Mine is Pace. It is quite possibly the oldest English surname in the U.S. because iI am a direct descendant of the 1st colony at Jamestown, Viginia. That was well before the Mayflower despite popular perceptions. In Jamestown, it was rare to have married couples there so that is why you see so few people directly descended from them and retain the last name. My Great X grandparents names were Richard Pace 1st and Isabelle Smythe because they couldn’t spell for shit back then even when it came to their own last names.
Now, my Great X grandparents owned a plantation across from the Jamestown colony itself. It is still there and called Pace Paines. I don’t know what a Paines is but it couldn’t be good. Anyway, they sort of adopted this little Native American boy named Chanco who was kind of a houseboy/slave too and converted him to Christianity.
Now Chanco was a member of Chief Powhatan’s tribe (you know, Pocahontas’s father). Chief Powhatan always had an anger management problem and loved to terrorize the innocent English settlers that were just doing some long-term camping and exploratory work on his tribal land. One day, Chief Powhatan had another one of his fits and decided to kill the entire Jamestown colony. Little Chanco was always going going back and forth between his original tribe and his new adoptive parents and heard word of the impending terrorist attack because people gossiped back then just like they do today.
Chanco was torn between betraying his original tribe or seeing his new family get massacred. He decided to spill the beans and Richard Pace 1st took action and rowed across the river to the Jamestown colony to warn the people living there. They prepared for the fight, the massacre came and 2/3rds of them were killed but not all of them and the colony survived.
That is why the U.S exists today my friends. Now moving on to the 1630’s…

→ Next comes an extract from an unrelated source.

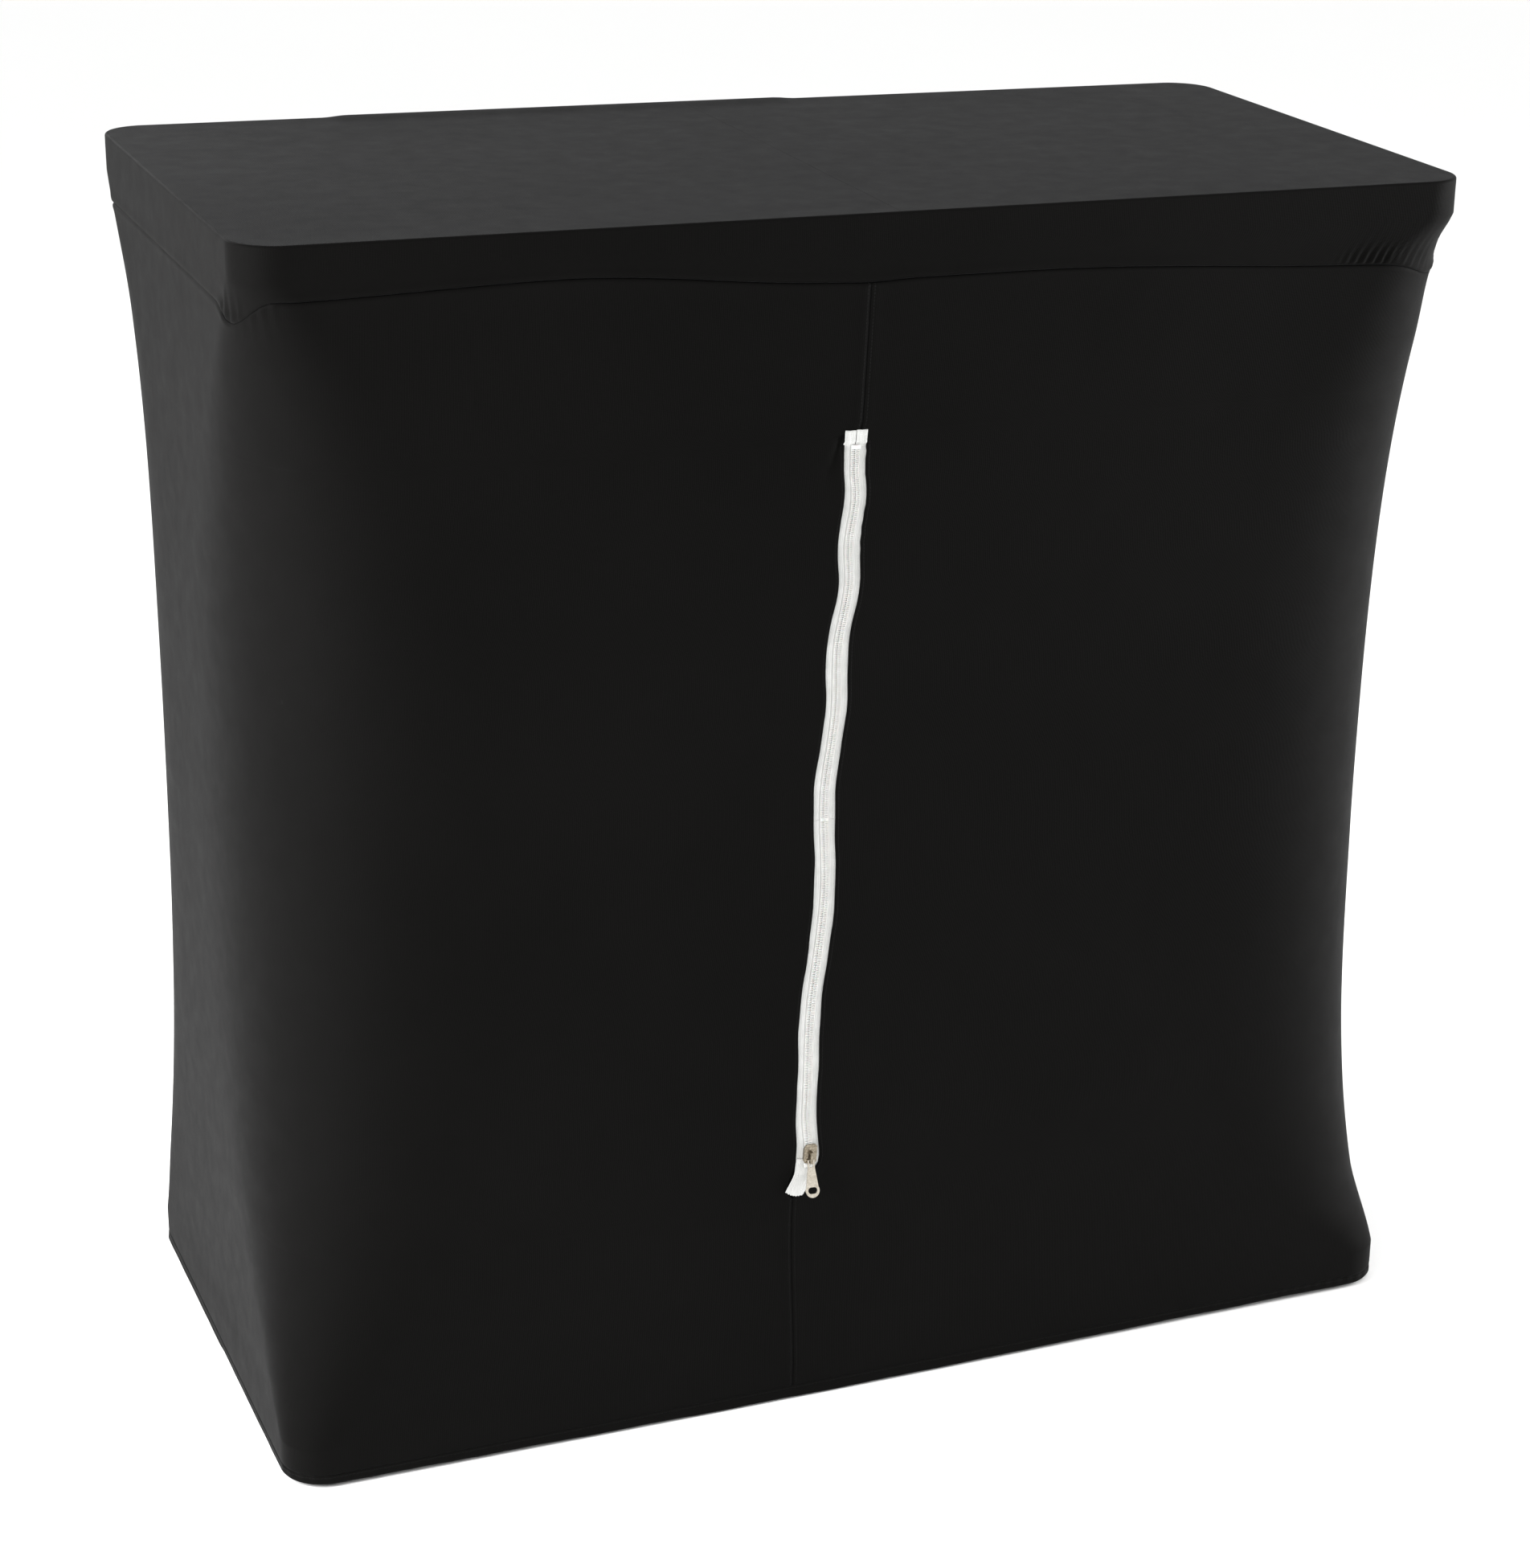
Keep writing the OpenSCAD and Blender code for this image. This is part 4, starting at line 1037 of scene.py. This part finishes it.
def dress_frame():
    """Finishes of the parts under the cover and of the slider, whose CAD shapes stay."""
    wood = board_wood()
    # Each metal: dark tone, light tone, worn tone, roughness, scale of the marks, their stretch
    tube = metal("anodised_tube", (0.6, 0.61, 0.62), (0.74, 0.75, 0.76), (0.5, 0.5, 0.51), 0.34, 90.0, 9.0)
    nylon = plastic("socket_nylon", (0.018, 0.018, 0.02), (0.03, 0.03, 0.032), 0.5, 1500.0)
    zinc = metal("zinc_plate", (0.52, 0.53, 0.55), (0.7, 0.71, 0.72), (0.4, 0.41, 0.43), 0.36, 300.0, 2.0)
    brass = metal("insert_brass", (0.62, 0.46, 0.2), (0.76, 0.6, 0.3), (0.4, 0.29, 0.13), 0.32, 300.0, 3.0)
    rubber = plastic("foot_rubber", (0.012, 0.012, 0.012), (0.024, 0.024, 0.024), 0.82, 900.0)
    nickel = metal(
        "slider_nickel", (0.5, 0.45, 0.37), (0.74, 0.69, 0.6), (0.34, 0.29, 0.22), 0.33, 700.0, 2.5)
    body = metal(
        "slider_body", (0.16, 0.135, 0.095), (0.42, 0.37, 0.29), (0.1, 0.08, 0.055), 0.3, 900.0, 1.5)
    finishes = [
        (wood, ("top_board", "base_board", "shelf")), (tube, ("lower_upright", "upper_upright")),
        (nylon, ("base_sockets", "top_sockets", "lower_upright_plugs", "upper_upright_plugs")),
        (zinc, ("base_socket_screws", "top_socket_screws", "shelf_studs", "foot_stud")),
        (brass, ("foot_inserts",)), (rubber, ("foot_pad",)), (elastic_band(), ("hem_elastic",)),
        (body, ("zip_slider",)), (nickel, ("zip_front_pull", "zip_rear_pull")),
    ]
    for material, starts in finishes:
        for name, node in frame["nodes"].items():
            if name.startswith(starts):
                node.data.materials.clear()
                node.data.materials.append(material)


def build_cover():
    """Makes the cover's cloth pieces."""
    knit = stretch_knit()
    cap = finish_piece(cap_cloth(), "frame", knit, "stretch_fabric", "cover_cap")
    left = finish_piece(sleeve_cloth(LEFT), "frame", knit, "stretch_fabric", "cover_sleeve_left")
    right = finish_piece(sleeve_cloth(RIGHT), "frame", knit, "stretch_fabric", "cover_sleeve_right")
    hem = finish_piece(hem_cloth(), "frame", knit, "stretch_fabric", "hem_casing")
    return cap, left, right, hem


def build_zip():
    """Makes the zip's pieces and gives back those of its tape."""
    tape, nylon = woven_tape(), coil_nylon()
    tapes = []
    for side, name in ((LEFT, "left"), (RIGHT, "right")):
        for upper, part in ((False, "lower"), (True, "upper")):
            low, high = (ZIP_SPLIT, TAPE_HIGH) if upper else (TAPE_LOW, ZIP_SPLIT + SPLIT_LAP)
            piece = tape_half(side, low, high, f"zip_tape_{name}_{part}")
            tapes.append(finish_piece(piece, "frame", tape, "zip_tape", f"zip_tape_{name}"))
            part_with_zip(piece)
            low, high = (ZIP_SPLIT, COIL_HIGH) if upper else (COIL_LOW, ZIP_SPLIT + SPLIT_LAP)
            piece = coil_half(side, low, high, f"zip_coil_{name}_{part}")
            finish_piece(piece, "frame", nylon, "zip_coil", f"zip_coil_{name}")
            part_with_zip(piece)
    tapes.append(finish_piece(tape_end(), "frame", tape, "zip_tape"))
    for node in ("zip_top_stop", "zip_bottom_stop"):
        finish_piece(zip_stop(node), "frame", nylon, "zip_coil", node)
    return tapes


add_camera()
add_studio()
dress_frame()
build_cover()
build_zip()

Be careful who you ask that question to. I am bad about giving multi-hour college level lectures on it to people that only used the question as a starter. Not really, some people are interested but I try to judge it based on their reactions.
I tried that for years and kept getting the same answer.
I think I’m fairly good at small talk… if nothing else, I entertain myself. I was, until recently at the front desk at my work and when the infrequent visitors were waiting I would chat with them. It sounds trite, but with complete strangers, I find talking about the weather is a good starting point. I think something a bit leading like ‘how are you coping with the heat/cold/rain/drought/fabulous good weather?’ opens the door to something more personal. If they seem interested and answer in more than an off hand way, then I will run with that, which may lead to more interesting in depth questions, as suggested above.
I think if someone asked me a question that sounded like a conversation starter purposely crafted and scripted to draw me out and probe to the heart of my being in the first moments of meeting it would have the opposite effect and I would feel like I’m being interviewed, (or interrogated), rather than having a pleasant chat with an interesting stranger.
Hello Hello Hello, what have we here then?
Excuse me, but are you a Libra?
“Hey, man. Is that a Hemi?”
How about “Wanna fuck?” The addressee’s reaction, whatever it was, would speak volumes about the person, especially if the invitation was accepted.
I owned a carpet and drapery store for many years and made house call to give estimates. As I approached the house I would scan as much as I could looking for something I could comment on. A rose bush, a car, the tools in an open garage something they obviously took some pride in or at least had an interest in. A simple compliment or question regarding my observations would almost always get a conversation flowing and off on the right foot. If you are not at their home it is a bit harder but still most will give is some clues, it might be physical conditioning, or an article of cloth, weather is usually pretty safe as an ice breaker.
“Hi, your name is X”?
Yeah, start by introducing yourself, and then if conversation doesn’t really pick up, ask someone where they’re from or what they do. “What are some of your hobbies?” is also vaguely acceptable. But usually there are also more situationally appropriate questions, such as “How do you know Jim?” at Jim’s birthday party, or “What did you major in?” at a college reunion.
This stuff:
sounds like a job interview. I know someone who leads conversations like this and it is weird, puts me on the spot quite a bit, and makes me feel like I’m just being asked to provide answers rather than start a conversation.
Some of us call him Malcolm.
In Australia we often start our conversations with “How they hangin’ mate.”
Seems to work, the standard response is ‘not bad’ and then we continue to grunt at each other for a while and walk away thinking “jeez he’s a good bloke, doesn’t crap on too much”
As others have noted, I don’t think the question has to be “perfect.” Small talk exists for a reason. It’s trite and bland because the point is to break the ice, not answer life’s great mysteries. Presumably if there’s a spark, the follow up questions are more important.
I go with the old standbys: weather, traffic, sports (if the person is wearing something that suggests they watch sports), or a common news event like the Olympics. These are middle of the road and are hard to cause offense by. You can easily answer and leave the conversation politely if you’re not interested, or go further if you are.
Many of the questions listed here are too probing for a first question to someone you’ve just met at a supermarket or cocktail party. One good one for the latter is “How do you know (host of party)?”
I’d also avoid cute questions because they’re often hard to follow, and though I don’t have hearing loss, I tend to have a hard time hearing conversation in noisy places. I can’t tell you how many times I’ve had to ask folks to repeat their question at a party because it was too detailed. Not a good way to break the ice…
Or in certain circles, apparently, the most reasonably expected first question is “How big (or long) is your dick?”